> [What you are asked to do] Extract the first line through the line containing "Geometry Nodes tree" from the listing below, exactly as written.

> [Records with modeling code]

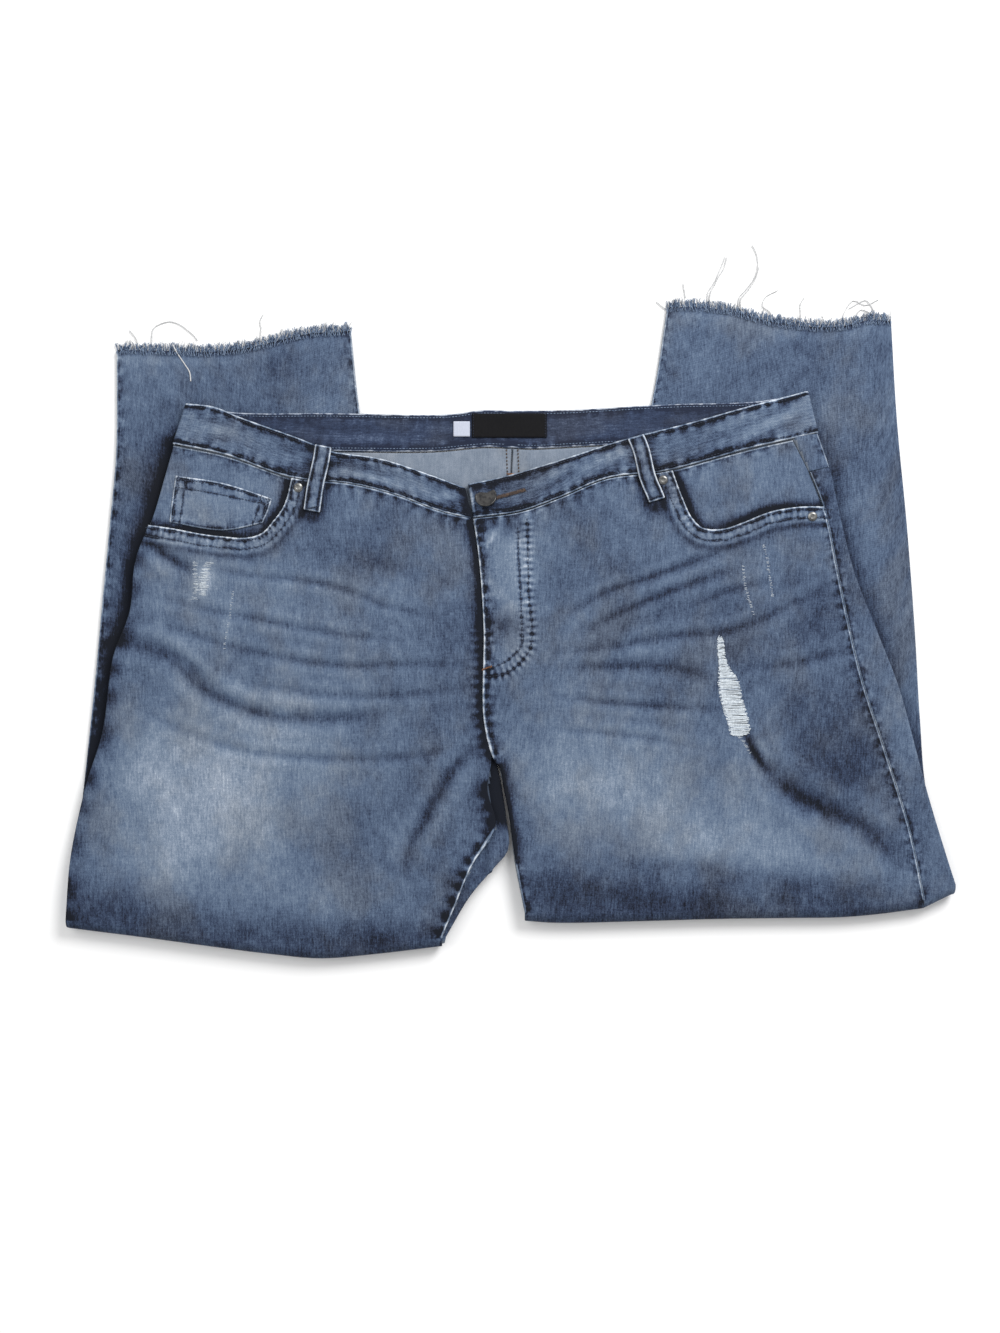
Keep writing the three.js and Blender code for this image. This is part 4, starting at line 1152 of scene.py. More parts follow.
# ------------------------------------------------------------------ Geometry Nodes: stitches and threads
class GeometryTree(Tree):
    """A Geometry Nodes tree with named inputs, and short calls for its nodes."""

    def __init__(self, name, inputs):
        self.tree = bpy.data.node_groups.new(name, "GeometryNodeTree")
        self.tree.interface.new_socket("Geometry", in_out="INPUT", socket_type="NodeSocketGeometry")
        for label, kind, value in inputs:
            socket = self.tree.interface.new_socket(label, in_out="INPUT", socket_type=kind)
            if value is not None:
                socket.default_value = value
        self.tree.interface.new_socket("Geometry", in_out="OUTPUT", socket_type="NodeSocketGeometry")
        super().__init__(self.tree)
        self.given = self.nodes.new("NodeGroupInput").outputs
        self.result = self.nodes.new("NodeGroupOutput").inputs["Geometry"]

    def add(self, kind, inputs=(), **settings):
        node = self.nodes.new(kind)
        for key, value in settings.items():
            setattr(node, key, value)
        for key, value in dict(inputs).items():
            self.put(node.inputs[key], value)
        return node

    def out(self, kind, inputs=(), **settings):
        """The first output of a new node."""
        return self.add(kind, inputs, **settings).outputs[0]

    def vector(self, x, y, z):
        return self.out("ShaderNodeCombineXYZ", {"X": x, "Y": y, "Z": z})

    def random(self, low, high, seed):
        node = self.add("FunctionNodeRandomValue", data_type="FLOAT")
        self.put(node.inputs[2], low)
        self.put(node.inputs[3], high)
        self.put(node.inputs["Seed"], seed)
        return node.outputs[1]

    def sampled_lines(self, mode, label):
        """The piece's edges as curves, with points by length or by count."""
        line = self.out("GeometryNodeMeshToCurve", {"Mesh": self.given["Geometry"]})
        inputs = {"Curve": line, mode.title(): self.given[label]}
        return self.out("GeometryNodeResampleCurve", inputs, mode=mode)

    def wander(self, scale):
        """A vector about zero that changes smoothly from place to place."""
        noise = self.add("ShaderNodeTexNoise", {"Scale": scale, "Detail": 1.0})
        off = self.add("ShaderNodeVectorMath", {0: noise.outputs["Color"]}, operation="SUBTRACT")
        off.inputs[1].default_value = (0.5, 0.5, 0.5)
        return off.outputs[0]

    def tube(self, lines, sides):
        """A closed tube of the given thickness along each curve."""
        ring = self.out("GeometryNodeCurvePrimitiveCircle", {"Resolution": sides, "Radius": 0.5})
        size = self.vector(*[self.given["Thickness"]] * 3)
        ring = self.out("GeometryNodeTransform", {"Geometry": ring, "Scale": size})
        return self.out("GeometryNodeCurveToMesh", {"Curve": lines, "Profile Curve": ring, "Fill Caps": True})

    def finish(self, geometry):
        real = self.out("GeometryNodeRealizeInstances", {"Geometry": geometry})
        soft = self.out("GeometryNodeSetShadeSmooth", {"Geometry": real})
        done = self.out("GeometryNodeSetMaterial", {"Geometry": soft, "Material": self.given["Material"]})
        self.put(self.result, done)
        return self.tree


MATERIAL_INPUT = ("Material", "NodeSocketMaterial", None)


def stitch_tree():
    """A stitch at every step of each line: an oval bead along the line."""
    g = GeometryTree("stitches", [
        ("Pitch", "NodeSocketFloat", 0.0028),
        ("Length", "NodeSocketFloat", 0.0021),
        ("Thickness", "NodeSocketFloat", 0.0007),
        MATERIAL_INPUT,
    ])
    line = g.sampled_lines("LENGTH", "Pitch")
    bead = g.out("GeometryNodeMeshUVSphere", {"Segments": 6, "Rings": 4, "Radius": 0.5})
    tangent = g.out("GeometryNodeInputTangent")
    turn = g.out("FunctionNodeAlignRotationToVector", {"Vector": tangent}, axis="Z")
    length = g.math("MULTIPLY", g.given["Length"], g.random(0.85, 1.1, 7))
    size = g.vector(g.given["Thickness"], g.given["Thickness"], length)
    beads = g.out("GeometryNodeInstanceOnPoints", {
        "Points": line, "Instance": bead, "Rotation": turn, "Scale": size,
    })
    return g.finish(beads)


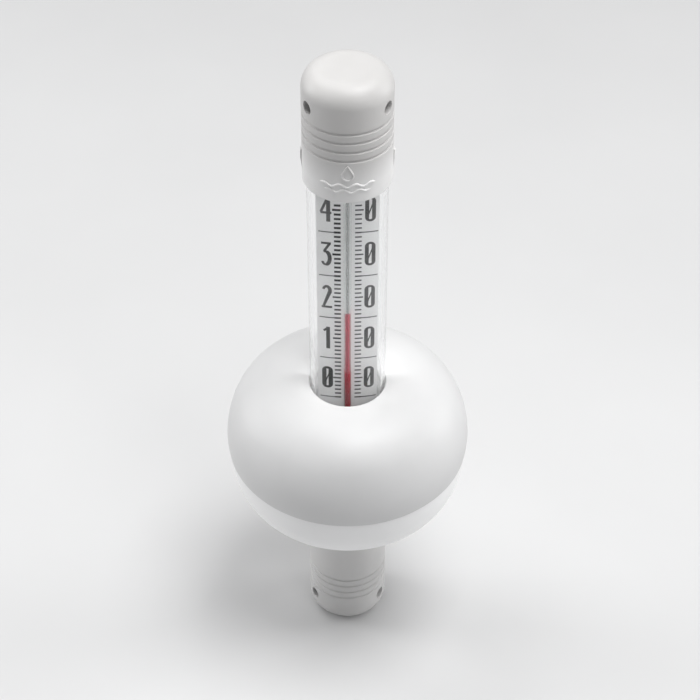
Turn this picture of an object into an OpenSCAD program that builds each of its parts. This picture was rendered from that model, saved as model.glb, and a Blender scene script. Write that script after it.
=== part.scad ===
// Floating pool and pond thermometer: a clear tube with a capped end each side, a spirit
// thermometer on a scale card inside it, and a round two-piece float that slides on the tube.
// The axis is +Z, the scale faces -Y and the flat end of the bottom cap stands at the origin.

/* [Tube] */
// Overall length from flat end to flat end
total_len = 240; // [238:1:246]
// Outer diameter of the clear tube
tube_d = 25.6; // [25.4:0.1:25.8]
// Wall thickness of the clear tube
tube_wall = 1.5; // [1.3:0.1:1.6]

/* [Caps] */
// Outer diameter of both caps
cap_d = 28; // [27.8:0.1:29]
// Length of the top cap
top_cap_len = 40; // [39:1:42]
// Length of the bottom cap, whose rim tucks up under the float
bottom_cap_len = 42; // [41:1:42]
// Radius that rounds each cap's closed end
end_round = 6.5; // [5:0.5:8]
// Depth of the tube's seat, measured from the closed end of a cap
seat_depth = 20; // [19:1:21]
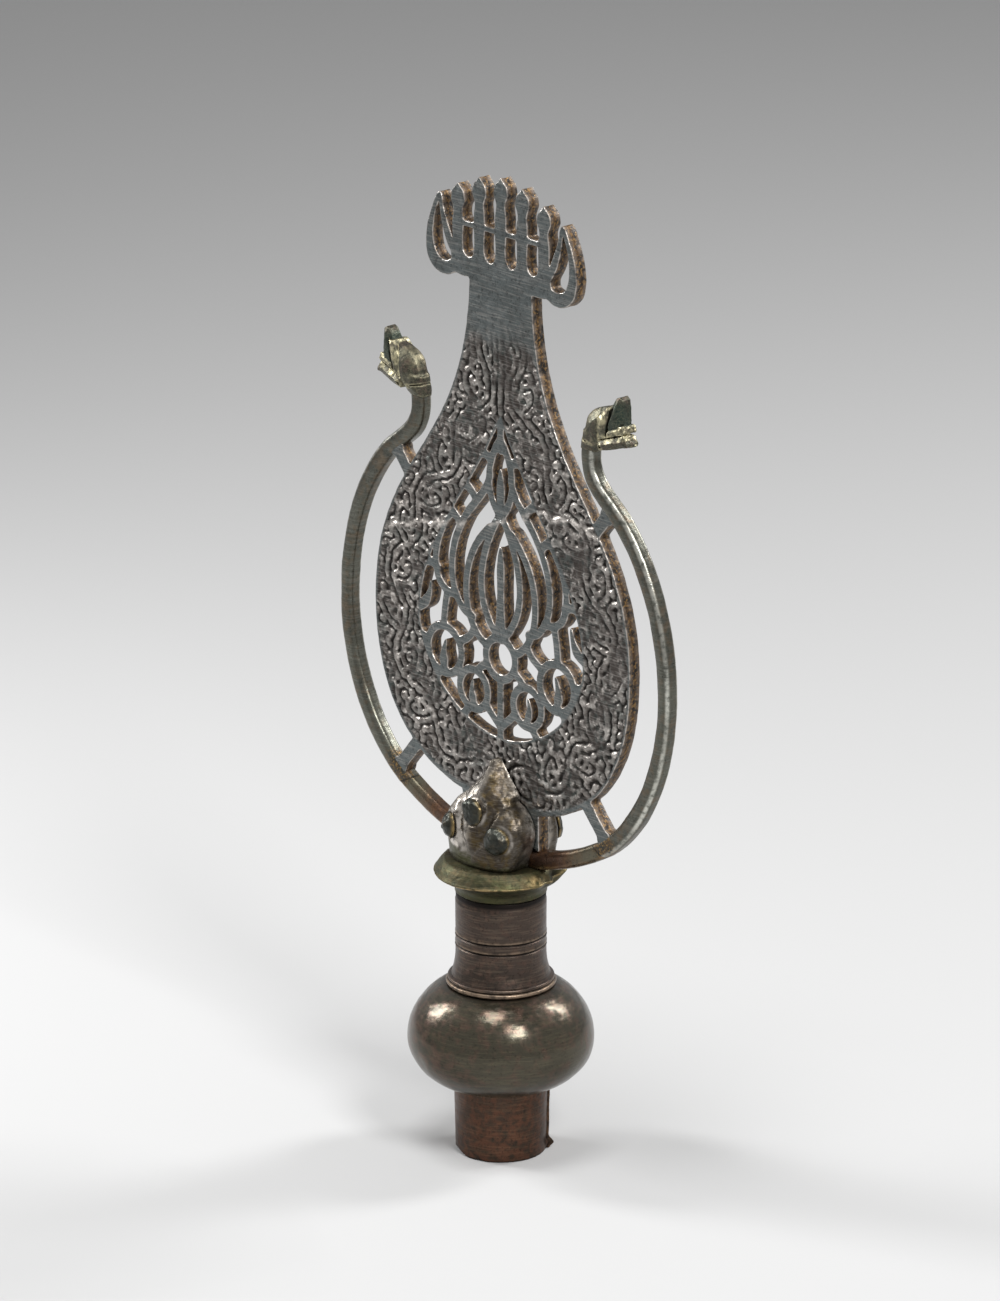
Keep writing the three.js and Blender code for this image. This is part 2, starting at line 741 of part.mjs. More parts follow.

> [Worked solution]
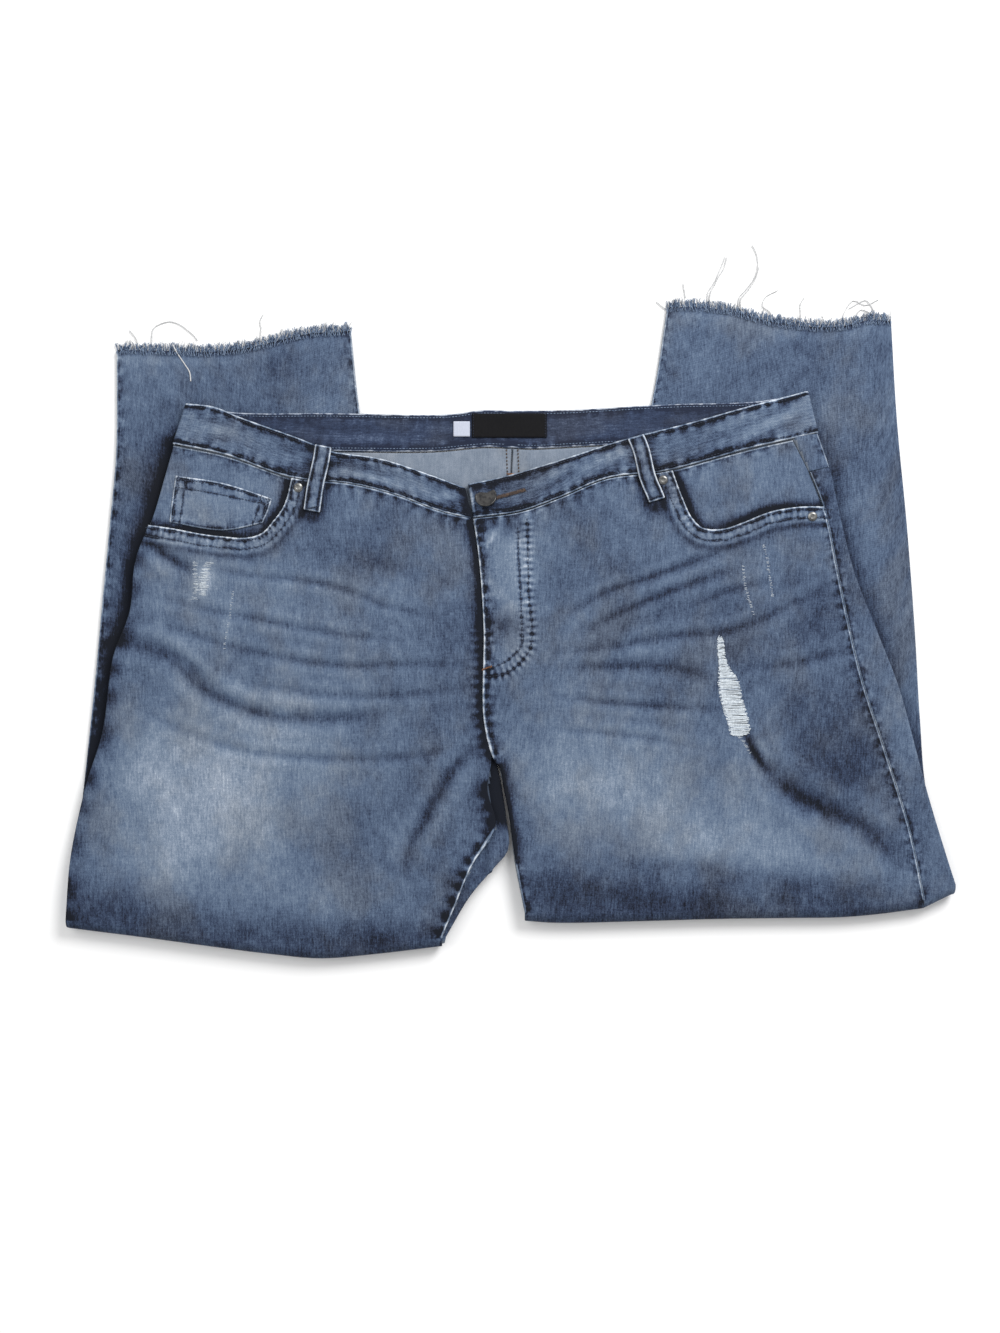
Keep writing the three.js and Blender code for this image. This is part 4, starting at line 1152 of scene.py. More parts follow.
# ------------------------------------------------------------------ Geometry Nodes: stitches and threads
class GeometryTree(Tree):
    """A Geometry Nodes tree with named inputs, and short calls for its nodes."""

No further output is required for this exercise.